Some masterpieces were missing from the record-setting Christie’s Impressionist auction last night, but a slew of boldfaced names showed up to bid, undaunted.

The night ended with $491 million in sales, making it the biggest art auction ever, and paddles were waving right out of the gate. Florida Marlins owner Jeffrey Lauria outbid several opponents for lot No. 5, a Piet Mondrian study for “Broadway Boogie Woogie” that went for $3.3 million. Michael Steinhardt, seated with his wife, Judy, outbid powerhouse art dealer Jeffrey Deitch for another Mondrian study just a minute later, paying $2.1 million. And that was just the beginning.

Painting No. 47 has tragically been withdrawn,” Christie’s plumy-voiced auctioneer Christopher Burge told the wall-to-wall audience; Andrew Lloyd Webber’s controversial Picasso had been pulled only hours before the auction started. And the other stars of the evening, four multi-million-dollar Gustav Klimts, were also missing: The sellers had insisted that they be kept in glass cases during the sale and not put on general display.

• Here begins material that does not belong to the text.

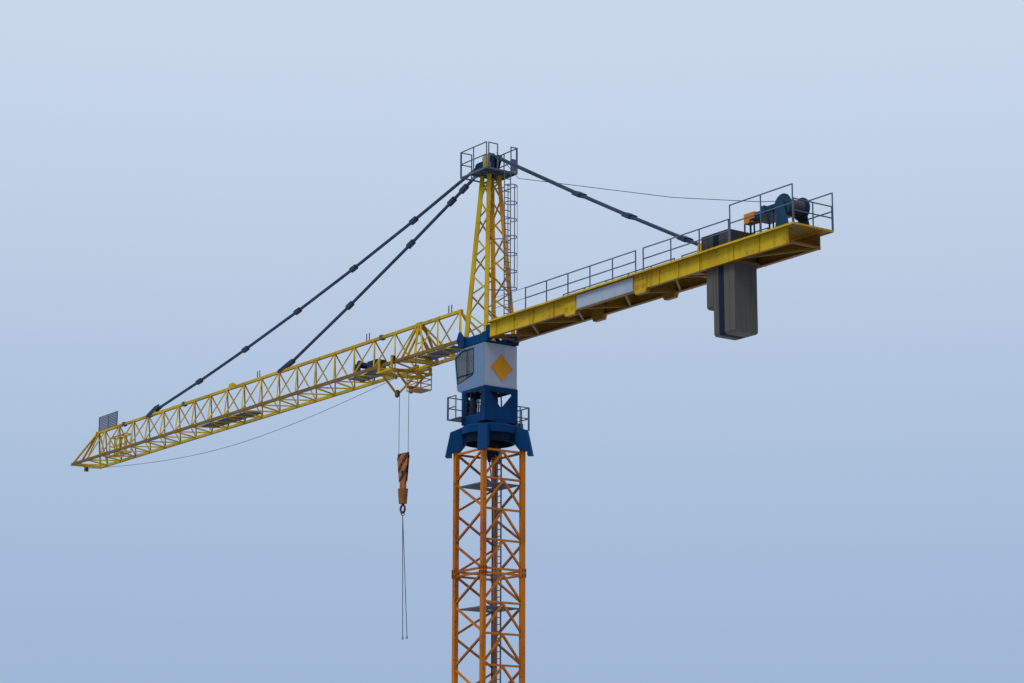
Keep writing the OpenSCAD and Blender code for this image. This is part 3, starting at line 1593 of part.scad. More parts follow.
module trolley_frame() {
  z1 = jib_under - trolley_drop;
  z0 = z1 - trolley_bar;
  side = jib_half + chord_s / 2 + hanger_gap;
  sheave_z = jib_under - sheave_drop;
  sheave_x = fall_gap / 2 + rope_d / 2 + sheave_r;
  a = trolley_half + basket_off;
  b = a + basket_l;
  color(yellow)
  translate([-trolley_x, 0, 0]) {
    translate([0, 0, z0]) linear_extrude(trolley_bar)
      union() {
        frame_field([-trolley_half, -side - trolley_bar], [trolley_half, side + trolley_bar],
          trolley_bar);
        for (s = [-1, 1]) strut([-trolley_half, 0], [0, s * side], trolley_bar);
        for (s = [-1, 1]) strut([trolley_half, 0], [0, s * side], trolley_bar);
        field([-trolley_half, -trolley_bar / 2], [trolley_half, trolley_bar / 2]);
      }
    both_sides() {
      for (sx = [-1, 1])
        block([sx * (trolley_half - wheel_r) - trolley_bar, -side - trolley_bar / 2, z1],
          [sx * (trolley_half - wheel_r) + trolley_bar, -side, jib_z + chord_s / 2 + 2 * wheel_r]);
      for (sx = [-1, 1]) {
        panel(trolley_plate, -sheave_gap - trolley_plate / 2)
          field([sx * sheave_x - trolley_bar, sheave_z - 1.4 * pin_r],
            [sx * sheave_x + trolley_bar, sheave_z + 2 * pin_r]);
        cross_panel(trolley_bar, sx * sheave_x) difference() {
          strut([-sheave_gap, sheave_z - trolley_plate], [-jib_half, z0 + trolley_bar / 2],
            trolley_bar * 0.9);
          field([-sheave_gap - tiny, sheave_z - sheave_r], [sheave_gap, sheave_z + sheave_r]);
        }
      }
      panel(trolley_plate, -basket_half + trolley_plate / 2) basket_face(a, b);
      block([trolley_half, -basket_half, z0], [b, -basket_half + trolley_bar, z1]);
    }
    for (x = [a, b - trolley_plate])
      cross_panel(trolley_plate, x + trolley_plate / 2) basket_face(-basket_half, basket_half);
    beam(a, b, basket_half, z0 - basket_h, z0 - basket_h + trolley_plate);
  }
}

// Face drawing of one side of the basket from a to b
module basket_face(a, b) {
  z = jib_under - trolley_drop - trolley_bar - basket_h;
  for (x = [a, b - rail_s]) field([x, z], [x + rail_s, z + basket_h]);
  for (k = [0 : 3]) field([a, z + k * basket_h / 4], [b, z + k * basket_h / 4 + rail_s]);
}

module trolley_wheels() {
  y0 = jib_half + chord_s / 2 - tread_w;
  y1 = jib_half + chord_s / 2 + hanger_gap;
  color(grey)
  translate([-trolley_x, 0, 0]) {
    translate([0, 0, jib_z + chord_s / 2 + wheel_r + run_gap])
      for (sx = [-1, 1]) both_sides()
        translate([sx * (trolley_half - wheel_r), -y0, 0]) rotate([90, 0, 0]) {
          cylinder(h = wheel_w, r = wheel_r, $fn = 48);
          cylinder(h = y1 - y0, r = axle_r, $fn = 24);
        }
    for (sx = [-1, 1])
      translate([sx * (fall_gap / 2 + rope_d / 2 + sheave_r), sheave_w / 2, jib_under - sheave_drop])
        rotate([90, 0, 0]) {
        cylinder(h = sheave_w, r = sheave_r, $fn = 64);
        translate([0, 0, sheave_w / 2 - sheave_gap]) cylinder(h = 2 * sheave_gap, r = pin_r, $fn = 24);
      }
  }
}

module trolley_falls() {
  color([0.1, 0.1, 0.1])
  translate([-trolley_x, 0, 0])
    for (sx = [-1, 1])
      bar([sx * fall_gap / 2, 0, block_z], [sx * fall_gap / 2, 0, jib_under - sheave_drop], rope_d, 6);
}

// Outline of a hook block cheek with round upper corners, from its foot up
module cheek_outline() {
  polygon(concat([[cheek_foot, 0]], [for (a = [0 : 15 : 90]) [cheek_top - cheek_r + cheek_r * cos(a),
      cheek_h - cheek_r + cheek_r * sin(a)]],
    [for (a = [90 : 15 : 180]) [-cheek_top + cheek_r + cheek_r * cos(a),
      cheek_h - cheek_r + cheek_r * sin(a)]], [[-cheek_foot, 0]]));
}

module hook_cheeks() {
  sheave_x = fall_gap / 2 - rope_d / 2 - block_sheave_r;
  sheave_z = cheek_h - block_sheave_r - cheek_plate * 4;
  color([0.75, 0.4, 0.1])
  translate([-trolley_x, 0, block_z - cheek_h]) {
    both_sides() {
      panel(cheek_plate, -cheek_gap - cheek_plate / 2) difference() {
        cheek_outline();
        translate([0, cheek_h / 3]) circle(r = cheek_foot / 3, $fn = 24);
      }
      for (s = [-1, 1])
        translate([s * sheave_x, -cheek_gap - cheek_plate * 1.6, sheave_z]) rotate([-90, 0, 0])
          cylinder(h = cheek_plate, r = pin_r, $fn = 24);
    }
    for (s = [-1, 1]) translate([s * sheave_x, 0, sheave_z]) rotate([90, 0, 0]) {
      translate([0, 0, -sheave_w / 2]) cylinder(h = sheave_w, r = block_sheave_r, $fn = 64);
      translate([0, 0, -cheek_gap]) cylinder(h = 2 * cheek_gap, r = pin_r, $fn = 24);
    }
    for (s = [-1, 1])
      beam(s * fall_gap / 2 - rope_d * 1.5, s * fall_gap / 2 + rope_d * 1.5, cheek_gap,
        cheek_h - 1.5 * cheek_r / 2, cheek_h);
    beam(-neck_half, neck_half, cheek_gap, 0, neck_half);
  }
}

module hook_weight() {
  foot = -neck_h - load_h;
  color([0.75, 0.4, 0.1])
  translate([-trolley_x, 0, block_z - cheek_h])
    difference() {
      union() {
        beam(-neck_half, neck_half, neck_t, -neck_h, 0);
        translate([0, 0, foot]) cylinder(h = load_h, r1 = load_foot, r2 = load_top, $fn = 48);
      }
      translate([0, 0, foot - 1]) cylinder(h = shank_in + 1 + run_gap, r = shank_r + run_gap, $fn = 48);
    }
}

module hook() {
  color([0.2, 0.2, 0.2])
  translate([-trolley_x, 0, block_z - cheek_h - neck_h - load_h - bowl_drop]) {
    translate([0, 0, bowl_r]) cylinder(h = bowl_drop - bowl_r + shank_in, r = shank_r, $fn = 48);
    rotate([90, 0, 0])
      rotate_extrude($fn = 64) translate([bowl_r, 0, 0]) circle(r = hook_s, $fn = 24);
  }
}

module sling() {
  seat_z = -bowl_r + hook_s + run_gap;
  foot_z = seat_z - 2 * link_w + link_d;
  color([0.15, 0.15, 0.15])
  translate([-trolley_x, 0, block_z - cheek_h - neck_h - load_h - bowl_drop]) {
    translate([0, 0, seat_z - link_w + link_d]) rotate([0, 90, 0])
      rotate_extrude($fn = 48) translate([link_w - link_d / 2, 0, 0]) circle(r = link_d / 2, $fn = 16);
    for (x = sling_feet) {
      bar([x / 60, 0, foot_z], [x, 0, foot_z - sling_l], sling_d, 6);
      translate([x, 0, foot_z - sling_l - link_w / 2]) rotate([90, 0, 0])
        rotate_extrude($fn = 32) translate([link_w / 2, 0, 0]) circle(r = sling_d / 2, $fn = 12);
    }
  }
}

base_frame();
mast_near_side();
mast_far_side();
mast_jib_side();
mast_counter_side();
mast_ladders();
mast_platforms();
slewing_support();
slewing_ring();
turntable();
turntable_columns();
slewing_drives();
walkways();
tower_posts();
cab_shell();
cab_glass();
head_frame();
head_near_side();
head_far_side();
head_cross_sides();
head_cap();
head_plates();
head_sheaves();
head_platform();
head_ladder();
jib_top_chord();
jib_near_side();
jib_far_side();
jib_bottom_bracing();
jib_end_frame();
tip_sheave();
jib_stays();
jib_access();
maintenance_cage();
trolley_winch();
counterjib_near_girder();
counterjib_far_girder();
counterjib_bracing();
counterjib_deck();
counterjib_rails();
counterjib_stays();
counterweights();
hoist_winch();
resistor_cover();
winch_drum();
trolley_frame();
trolley_wheels();
trolley_falls();
hook_cheeks();
hook_weight();
hook();
sling();
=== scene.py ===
# %% [markdown]
# # A tower crane against the sky
# The crane is already built as solids, each with its real size and its joint.
# This lesson dresses them. It gives every part its paint, rust, concrete or
# glass, and adds the small things that are left out of a solid: bolts, cooling
# fins, window seals, the wound rope and the ropes that run free.
# All sizes are in metres, in the crane's own frame: +Z goes up the mast, the
# jib points along -X and the counter-jib along +X. The camera looks from the
# side of -Y, so that side is called near and the other one far.

# %% Load the solids
import math
from itertools import product

import bmesh
import bpy
from mathutils import Matrix, Vector


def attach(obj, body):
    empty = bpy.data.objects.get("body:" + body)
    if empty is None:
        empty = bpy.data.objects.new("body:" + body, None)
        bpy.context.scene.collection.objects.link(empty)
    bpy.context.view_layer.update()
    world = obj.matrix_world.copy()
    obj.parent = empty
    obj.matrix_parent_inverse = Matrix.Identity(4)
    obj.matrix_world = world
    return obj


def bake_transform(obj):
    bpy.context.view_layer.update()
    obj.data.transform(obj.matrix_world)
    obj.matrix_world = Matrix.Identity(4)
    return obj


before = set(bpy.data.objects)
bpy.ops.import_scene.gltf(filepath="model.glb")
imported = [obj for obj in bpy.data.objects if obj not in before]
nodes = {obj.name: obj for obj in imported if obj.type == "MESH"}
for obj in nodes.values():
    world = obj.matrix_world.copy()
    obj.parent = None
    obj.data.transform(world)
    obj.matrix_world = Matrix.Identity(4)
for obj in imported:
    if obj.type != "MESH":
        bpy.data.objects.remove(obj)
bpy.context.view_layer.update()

# %% [markdown]
# ## The camera
# The photograph was taken from the ground with a long lens, looking up at the
# crane past one corner of its mast. A camera is three directions and a place.
# Angles could turn it too, but we write the directions out, because they can be
# checked one by one: right, up, and backwards are the columns of its matrix.

# %% Place the camera
PHOTO_WIDTH = 1024
FOCAL_PIXELS = 2300
SENSOR_WIDTH = 36.0
CAMERA_PLACE = (41.175, -29.085, -0.84)
yaw, pitch, roll = (math.radians(a) for a in (54.20, 12.97, 0.15))

level = Vector((-math.sin(yaw), math.cos(yaw), 0))
right = Vector((math.cos(yaw), math.sin(yaw), 0))
forward = level * math.cos(pitch) + Vector((0, 0, math.sin(pitch)))
up = right.cross(forward)
rolled_right = right * math.cos(roll) + up * math.sin(roll)
rolled_up = up * math.cos(roll) - right * math.sin(roll)

lens = bpy.data.cameras.new("camera")
lens.sensor_width = SENSOR_WIDTH
lens.lens = FOCAL_PIXELS / PHOTO_WIDTH * SENSOR_WIDTH
lens.clip_start, lens.clip_end = 0.5, 500
camera = bpy.data.objects.new("camera", lens)
camera.matrix_world = Matrix((rolled_right, rolled_up, -forward)).transposed().to_4x4()
camera.location = CAMERA_PLACE
bpy.context.scene.collection.objects.link(camera)
bpy.context.scene.camera = camera
print("the lens is", round(lens.lens, 1), "mm long")

# %% [markdown]
# ## Colours
# A colour is easiest to name as it looks on a screen, from 0 to 255. Blender
# works with light, so each number goes through the screen's curve first.


# %% Screen colours
def colour(red, green, blue):
    """A colour named as on a screen, as light."""
    return tuple(((c / 255 + 0.055) / 1.055) ** 2.4 for c in (red, green, blue)) + (1.0,)


# %% [markdown]
# ## Sums on sockets
# Weathered paint is a sum of many faint effects, and sums are easier to read as
# Python than as a web of nodes. `Wire` wraps a socket, so that `dirt * 0.5 + 1`
# adds its Math nodes by itself, and `above` and `below` turn a number into a
# mask with a soft edge.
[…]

Ronald Lauder, a prominent Gustav Klimt collector — he reportedly paid $135 million for one earlier this year — wasn’t spotted, but his chauffeur was outside, so he might have been in the private gallery. He didn’t win the Klimt portrait of the artist’s muse, Adele Bloch-Bauer, but if he surrendered one comely brunette, he may have won another: Bidding on behalf of the Lauder’s Neue Galerie was his companion since splitting with wife, private Swiss art dealer Daniella Luxembourg. She bought a rare and controversial Berlin street scene by Kirchner for the museum, spending $38.1 million. (The painting was returned to heirs of its original owners by a German museum, amid bitter local opposition about surrendering the national masterpiece.)

The big money was restless through the long sale, and several people got up to stretch their legs — or parade in front of the room: Former Goldman Sachs partner turned deep-pockets art dealer Robert Mnuchin; Israel Nahmad, one of a trio of Middle Eastern art-dealer brothers who are among the biggest art buyers in the world, for clients like the Sultan of Brunei; and Michelle Strauss, sometime advisor to LVMH owner Bernard Arnault. Arnault’s rival in the French-billionaire business, Christie’s owner Francois Pinault, was also represented: Dealer Marc Blondeau, who often buys for him, snapped up a Giacometti.

The night’s loser? Sotheby’s, which saw its 1990 record sale — $286 million — toppled. David Norman, co-head of Sotheby’s Impressionist department, was standing near the back, but he left early, before the totals were tallied.